The companies tried to put a brave face on the growth shortfall, saying they were working with customers to help them get more value out of their services, and that this would pay off in the longer term.

“In this particular period, I think we are going to optimise for long-term customer loyalty,” Microsoft’s chief executive Satya Nadella told analysts after his company’s latest earnings.

But the result surprised Wall Street and pointed to an unexpected slowdown in the hot cloud market, which most experts believe is still in its infancy.

The companies are trying to turn the retrenchment to their advantage, compensating for the pressure on spending by getting customers to buy more of their services or sign up to longer-term deals.

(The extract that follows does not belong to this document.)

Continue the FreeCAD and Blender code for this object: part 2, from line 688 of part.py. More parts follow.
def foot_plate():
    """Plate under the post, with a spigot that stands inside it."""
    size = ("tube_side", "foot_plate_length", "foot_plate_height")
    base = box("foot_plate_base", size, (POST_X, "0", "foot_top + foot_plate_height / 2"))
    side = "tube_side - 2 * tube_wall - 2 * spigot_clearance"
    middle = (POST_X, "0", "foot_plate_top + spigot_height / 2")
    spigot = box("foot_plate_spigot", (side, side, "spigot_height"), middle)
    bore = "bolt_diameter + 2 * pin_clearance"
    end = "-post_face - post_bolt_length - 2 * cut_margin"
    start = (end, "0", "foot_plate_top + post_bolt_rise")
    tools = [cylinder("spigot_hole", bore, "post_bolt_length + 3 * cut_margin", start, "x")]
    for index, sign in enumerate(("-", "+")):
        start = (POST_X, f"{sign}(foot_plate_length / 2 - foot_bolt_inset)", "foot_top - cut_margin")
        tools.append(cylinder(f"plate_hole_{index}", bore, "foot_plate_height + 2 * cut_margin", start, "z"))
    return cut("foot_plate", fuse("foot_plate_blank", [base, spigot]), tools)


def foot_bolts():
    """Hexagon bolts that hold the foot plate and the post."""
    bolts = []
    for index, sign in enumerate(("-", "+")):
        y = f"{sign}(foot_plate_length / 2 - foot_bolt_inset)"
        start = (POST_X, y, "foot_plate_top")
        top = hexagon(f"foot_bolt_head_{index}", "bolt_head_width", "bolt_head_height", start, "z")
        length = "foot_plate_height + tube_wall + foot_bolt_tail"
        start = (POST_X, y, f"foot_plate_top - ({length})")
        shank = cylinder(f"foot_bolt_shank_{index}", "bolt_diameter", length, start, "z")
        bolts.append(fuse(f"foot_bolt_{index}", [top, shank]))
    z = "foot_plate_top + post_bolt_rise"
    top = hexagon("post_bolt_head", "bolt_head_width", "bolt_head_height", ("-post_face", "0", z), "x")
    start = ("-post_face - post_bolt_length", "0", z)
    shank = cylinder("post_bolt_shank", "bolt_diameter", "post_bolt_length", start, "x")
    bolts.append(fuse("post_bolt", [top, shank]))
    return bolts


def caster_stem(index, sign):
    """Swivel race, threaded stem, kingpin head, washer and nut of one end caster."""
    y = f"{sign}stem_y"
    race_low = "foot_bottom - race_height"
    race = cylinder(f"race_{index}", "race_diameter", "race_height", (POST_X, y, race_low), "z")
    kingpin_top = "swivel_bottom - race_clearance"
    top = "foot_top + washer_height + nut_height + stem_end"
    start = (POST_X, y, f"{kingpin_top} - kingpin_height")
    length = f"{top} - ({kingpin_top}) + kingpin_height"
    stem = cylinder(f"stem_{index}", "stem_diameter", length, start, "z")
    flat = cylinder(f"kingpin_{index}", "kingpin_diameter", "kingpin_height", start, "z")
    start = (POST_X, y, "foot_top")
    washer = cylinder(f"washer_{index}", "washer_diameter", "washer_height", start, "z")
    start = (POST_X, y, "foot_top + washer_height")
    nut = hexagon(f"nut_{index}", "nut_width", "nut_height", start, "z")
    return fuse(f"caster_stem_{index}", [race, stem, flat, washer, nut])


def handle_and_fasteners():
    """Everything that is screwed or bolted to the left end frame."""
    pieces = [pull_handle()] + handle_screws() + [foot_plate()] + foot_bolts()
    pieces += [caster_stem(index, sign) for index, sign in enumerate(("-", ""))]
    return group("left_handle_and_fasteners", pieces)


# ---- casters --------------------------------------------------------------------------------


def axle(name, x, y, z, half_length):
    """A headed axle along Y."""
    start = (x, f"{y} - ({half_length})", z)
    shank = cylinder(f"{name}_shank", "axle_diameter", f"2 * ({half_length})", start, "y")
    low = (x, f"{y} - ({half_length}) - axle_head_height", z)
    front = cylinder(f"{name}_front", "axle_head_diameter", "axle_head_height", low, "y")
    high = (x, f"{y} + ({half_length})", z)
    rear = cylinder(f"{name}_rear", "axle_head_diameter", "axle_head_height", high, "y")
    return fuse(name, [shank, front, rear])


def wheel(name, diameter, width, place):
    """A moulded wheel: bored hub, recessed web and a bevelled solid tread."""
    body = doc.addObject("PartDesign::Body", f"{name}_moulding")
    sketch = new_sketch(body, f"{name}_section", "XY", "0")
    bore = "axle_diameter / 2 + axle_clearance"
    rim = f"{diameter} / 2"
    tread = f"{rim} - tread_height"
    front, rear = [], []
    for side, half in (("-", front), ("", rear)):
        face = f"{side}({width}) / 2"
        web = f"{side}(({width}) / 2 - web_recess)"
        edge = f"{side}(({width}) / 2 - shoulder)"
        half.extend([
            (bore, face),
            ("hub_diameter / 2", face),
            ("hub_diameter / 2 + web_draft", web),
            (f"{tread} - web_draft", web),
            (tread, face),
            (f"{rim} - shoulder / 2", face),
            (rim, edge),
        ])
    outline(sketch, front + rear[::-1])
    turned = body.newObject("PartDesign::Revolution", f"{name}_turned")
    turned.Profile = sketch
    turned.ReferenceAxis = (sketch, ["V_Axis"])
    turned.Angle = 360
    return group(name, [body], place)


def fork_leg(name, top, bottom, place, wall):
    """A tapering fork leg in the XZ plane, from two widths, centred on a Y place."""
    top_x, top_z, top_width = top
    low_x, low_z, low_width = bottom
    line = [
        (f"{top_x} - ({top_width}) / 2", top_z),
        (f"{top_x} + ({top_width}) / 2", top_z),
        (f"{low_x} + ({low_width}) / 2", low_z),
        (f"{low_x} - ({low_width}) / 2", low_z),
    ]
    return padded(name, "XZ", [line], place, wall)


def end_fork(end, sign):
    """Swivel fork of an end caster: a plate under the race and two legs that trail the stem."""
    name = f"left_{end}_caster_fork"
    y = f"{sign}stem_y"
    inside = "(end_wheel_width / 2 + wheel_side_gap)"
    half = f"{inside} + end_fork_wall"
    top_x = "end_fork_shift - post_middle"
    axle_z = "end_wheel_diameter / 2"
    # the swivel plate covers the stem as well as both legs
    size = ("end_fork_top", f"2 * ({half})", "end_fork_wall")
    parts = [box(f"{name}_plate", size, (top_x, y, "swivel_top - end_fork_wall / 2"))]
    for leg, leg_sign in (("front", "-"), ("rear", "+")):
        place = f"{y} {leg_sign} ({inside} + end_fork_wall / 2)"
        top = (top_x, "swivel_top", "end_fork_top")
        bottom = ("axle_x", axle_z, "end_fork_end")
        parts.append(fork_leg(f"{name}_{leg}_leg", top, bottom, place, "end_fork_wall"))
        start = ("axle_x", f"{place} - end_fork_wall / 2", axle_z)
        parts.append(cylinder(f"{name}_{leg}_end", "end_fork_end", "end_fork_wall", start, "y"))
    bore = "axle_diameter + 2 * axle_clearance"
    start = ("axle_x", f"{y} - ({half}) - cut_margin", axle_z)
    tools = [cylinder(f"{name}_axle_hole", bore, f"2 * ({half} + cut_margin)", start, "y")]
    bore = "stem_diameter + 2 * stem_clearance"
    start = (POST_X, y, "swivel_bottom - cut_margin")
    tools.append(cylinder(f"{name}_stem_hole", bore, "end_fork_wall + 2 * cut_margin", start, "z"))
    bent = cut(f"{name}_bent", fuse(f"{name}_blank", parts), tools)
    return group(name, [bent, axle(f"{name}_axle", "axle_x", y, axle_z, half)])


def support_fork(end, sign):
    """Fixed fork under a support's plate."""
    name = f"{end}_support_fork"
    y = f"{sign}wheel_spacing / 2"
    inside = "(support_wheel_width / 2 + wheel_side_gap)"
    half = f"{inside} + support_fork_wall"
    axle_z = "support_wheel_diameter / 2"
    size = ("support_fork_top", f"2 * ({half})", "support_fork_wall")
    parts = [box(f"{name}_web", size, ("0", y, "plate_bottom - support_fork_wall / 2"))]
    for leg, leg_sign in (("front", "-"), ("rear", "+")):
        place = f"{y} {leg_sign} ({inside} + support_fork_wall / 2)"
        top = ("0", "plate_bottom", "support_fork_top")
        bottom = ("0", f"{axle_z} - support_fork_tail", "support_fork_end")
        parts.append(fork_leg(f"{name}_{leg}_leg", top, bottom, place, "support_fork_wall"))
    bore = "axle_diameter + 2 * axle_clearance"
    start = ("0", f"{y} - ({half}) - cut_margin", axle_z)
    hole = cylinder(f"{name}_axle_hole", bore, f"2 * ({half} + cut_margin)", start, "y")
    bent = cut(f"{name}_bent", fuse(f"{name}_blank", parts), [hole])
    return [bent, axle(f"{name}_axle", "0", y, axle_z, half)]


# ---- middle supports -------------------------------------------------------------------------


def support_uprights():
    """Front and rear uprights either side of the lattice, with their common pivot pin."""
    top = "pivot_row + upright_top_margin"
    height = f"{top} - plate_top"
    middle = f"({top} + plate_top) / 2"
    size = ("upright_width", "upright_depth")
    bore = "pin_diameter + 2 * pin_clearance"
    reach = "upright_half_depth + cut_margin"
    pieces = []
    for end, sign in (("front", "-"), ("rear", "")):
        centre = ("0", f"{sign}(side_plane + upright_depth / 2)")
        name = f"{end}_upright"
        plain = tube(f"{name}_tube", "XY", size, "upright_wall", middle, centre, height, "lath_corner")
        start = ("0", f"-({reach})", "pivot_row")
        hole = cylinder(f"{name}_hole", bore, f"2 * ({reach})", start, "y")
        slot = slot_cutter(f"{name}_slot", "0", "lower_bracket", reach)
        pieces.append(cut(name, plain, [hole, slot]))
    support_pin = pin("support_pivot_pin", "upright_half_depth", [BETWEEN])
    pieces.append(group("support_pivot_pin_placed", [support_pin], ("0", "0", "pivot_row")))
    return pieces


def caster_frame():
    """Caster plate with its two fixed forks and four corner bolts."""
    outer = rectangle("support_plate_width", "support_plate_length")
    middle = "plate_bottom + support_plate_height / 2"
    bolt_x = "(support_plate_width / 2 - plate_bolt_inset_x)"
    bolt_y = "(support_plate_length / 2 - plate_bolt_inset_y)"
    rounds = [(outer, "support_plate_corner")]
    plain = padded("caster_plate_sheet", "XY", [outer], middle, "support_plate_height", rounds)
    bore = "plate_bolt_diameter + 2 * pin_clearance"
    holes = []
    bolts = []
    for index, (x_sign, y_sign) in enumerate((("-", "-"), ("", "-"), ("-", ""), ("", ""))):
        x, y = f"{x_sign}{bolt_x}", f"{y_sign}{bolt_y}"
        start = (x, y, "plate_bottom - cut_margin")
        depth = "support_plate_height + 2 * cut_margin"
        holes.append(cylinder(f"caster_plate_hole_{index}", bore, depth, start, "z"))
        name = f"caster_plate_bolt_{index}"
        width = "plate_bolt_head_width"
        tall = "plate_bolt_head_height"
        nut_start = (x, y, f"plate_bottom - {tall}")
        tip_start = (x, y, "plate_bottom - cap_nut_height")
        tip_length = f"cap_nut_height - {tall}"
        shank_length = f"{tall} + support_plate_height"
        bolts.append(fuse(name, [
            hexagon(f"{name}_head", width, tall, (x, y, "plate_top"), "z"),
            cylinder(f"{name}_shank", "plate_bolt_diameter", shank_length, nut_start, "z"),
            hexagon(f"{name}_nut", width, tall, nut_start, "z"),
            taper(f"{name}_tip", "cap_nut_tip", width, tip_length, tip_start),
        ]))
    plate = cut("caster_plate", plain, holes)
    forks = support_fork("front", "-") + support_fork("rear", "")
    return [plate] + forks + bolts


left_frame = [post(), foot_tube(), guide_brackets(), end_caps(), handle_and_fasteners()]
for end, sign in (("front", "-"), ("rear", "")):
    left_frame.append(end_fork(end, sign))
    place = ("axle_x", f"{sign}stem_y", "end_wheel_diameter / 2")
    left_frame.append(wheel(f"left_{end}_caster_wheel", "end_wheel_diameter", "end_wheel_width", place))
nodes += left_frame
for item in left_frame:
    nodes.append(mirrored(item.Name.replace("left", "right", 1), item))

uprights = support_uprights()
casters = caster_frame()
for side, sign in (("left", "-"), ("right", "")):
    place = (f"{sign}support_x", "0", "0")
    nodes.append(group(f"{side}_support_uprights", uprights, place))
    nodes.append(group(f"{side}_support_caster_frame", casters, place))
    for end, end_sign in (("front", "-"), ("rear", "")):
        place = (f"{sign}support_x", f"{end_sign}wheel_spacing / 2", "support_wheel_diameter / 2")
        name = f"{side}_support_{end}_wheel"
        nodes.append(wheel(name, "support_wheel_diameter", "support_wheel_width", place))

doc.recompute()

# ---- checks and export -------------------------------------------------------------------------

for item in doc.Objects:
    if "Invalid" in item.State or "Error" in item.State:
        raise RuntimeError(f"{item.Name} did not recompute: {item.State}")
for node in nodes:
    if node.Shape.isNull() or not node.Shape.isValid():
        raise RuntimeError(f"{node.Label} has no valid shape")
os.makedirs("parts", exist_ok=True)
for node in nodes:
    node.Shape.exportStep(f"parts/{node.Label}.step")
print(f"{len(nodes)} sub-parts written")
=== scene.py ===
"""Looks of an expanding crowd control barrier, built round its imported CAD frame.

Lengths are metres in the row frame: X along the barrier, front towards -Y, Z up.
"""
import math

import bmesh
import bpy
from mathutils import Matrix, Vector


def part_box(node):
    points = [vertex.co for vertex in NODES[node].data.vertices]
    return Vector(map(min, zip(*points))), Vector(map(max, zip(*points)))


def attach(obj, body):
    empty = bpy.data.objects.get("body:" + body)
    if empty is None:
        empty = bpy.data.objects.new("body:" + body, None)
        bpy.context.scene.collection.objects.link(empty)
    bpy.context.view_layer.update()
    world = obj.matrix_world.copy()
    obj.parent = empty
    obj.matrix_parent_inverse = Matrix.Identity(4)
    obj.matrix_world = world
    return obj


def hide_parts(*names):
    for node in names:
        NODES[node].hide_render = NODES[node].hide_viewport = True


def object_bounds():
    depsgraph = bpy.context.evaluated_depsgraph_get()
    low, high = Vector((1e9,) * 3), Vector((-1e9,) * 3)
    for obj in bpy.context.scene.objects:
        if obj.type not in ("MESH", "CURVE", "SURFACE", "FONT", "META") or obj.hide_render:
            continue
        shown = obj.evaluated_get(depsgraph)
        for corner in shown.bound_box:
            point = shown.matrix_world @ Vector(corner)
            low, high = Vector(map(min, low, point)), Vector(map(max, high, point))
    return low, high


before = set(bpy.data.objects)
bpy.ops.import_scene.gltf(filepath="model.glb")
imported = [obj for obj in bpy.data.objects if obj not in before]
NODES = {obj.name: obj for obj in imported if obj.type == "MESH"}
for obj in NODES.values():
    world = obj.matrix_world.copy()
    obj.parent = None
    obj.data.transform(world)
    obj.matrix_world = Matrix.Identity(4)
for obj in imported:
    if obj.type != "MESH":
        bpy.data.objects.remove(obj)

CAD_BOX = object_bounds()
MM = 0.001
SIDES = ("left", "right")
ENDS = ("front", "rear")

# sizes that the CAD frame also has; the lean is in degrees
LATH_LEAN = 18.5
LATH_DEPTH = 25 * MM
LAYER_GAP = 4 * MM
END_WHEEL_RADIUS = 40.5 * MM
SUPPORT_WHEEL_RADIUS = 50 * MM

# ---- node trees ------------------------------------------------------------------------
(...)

Amazon said one way it was helping customers save money was to move their computing workloads on to its own chips, something that could boost its efforts to become a full, vertically integrated tech company. It already designs its own high-performance processors, called Graviton, as well as accelerators to speed up machine-learning calculations, called Trainium, putting it in direct competition with established chip companies such as Intel and Nvidia.

AWS is also offering discounts to customers that channel more of their cloud business to its data centres, potentially squeezing out smaller competitors.

“They want you committed to spending a large amount of money and growing on their platform, and not considering other cloud providers,” said Corey Quinn, of The Duckbill Group, a consulting firm for companies looking to reduce cloud bills.

“They love tossing around terms such as ‘all in’ on a given cloud or ‘preferred cloud provider’ — that unlocks a deeper discount but in return you agree to be a reference for them and not be a reference for someone else,” said Quinn.

“Customers who lean in with AWS on larger, longer-term commitments tend to enjoy the best economics,” said Elizabeth Baker, vice-president of AWS global deal strategy and programs. “We don’t tell customers where to run their workloads nor does their choice of vendors factor into our pricing.”

Microsoft, meanwhile, is tying previously distinct cloud services such as Azure, Microsoft 365 and Dynamics more closely together to “further entrench [itself] into the customer”, said Briggs.

According to analysts, the cloud companies are also offering deals to lock in customers for longer. By committing to use resources in one of the clouds for a number of years, customers could hope to slice 70 to 80 per cent from their payments, Briggs said. “It can result in fairly substantial savings,” he said.

Customers are discovering they can get “negotiating leverage” over the cloud companies by planning ahead better and committing to buy services as much as five years ahead of time, said Michael Silver, an analyst at Gartner.

Despite the new pressures from customers to make their cloud spending more efficient, however, most experts said there was little sign of competition in the cloud industry becoming more severe.

Companies face high switching costs if they try to move their computing to a different cloud player, said Silver. “And then once you switch you get locked into a new provider and eventually have the same problem with them,” he added.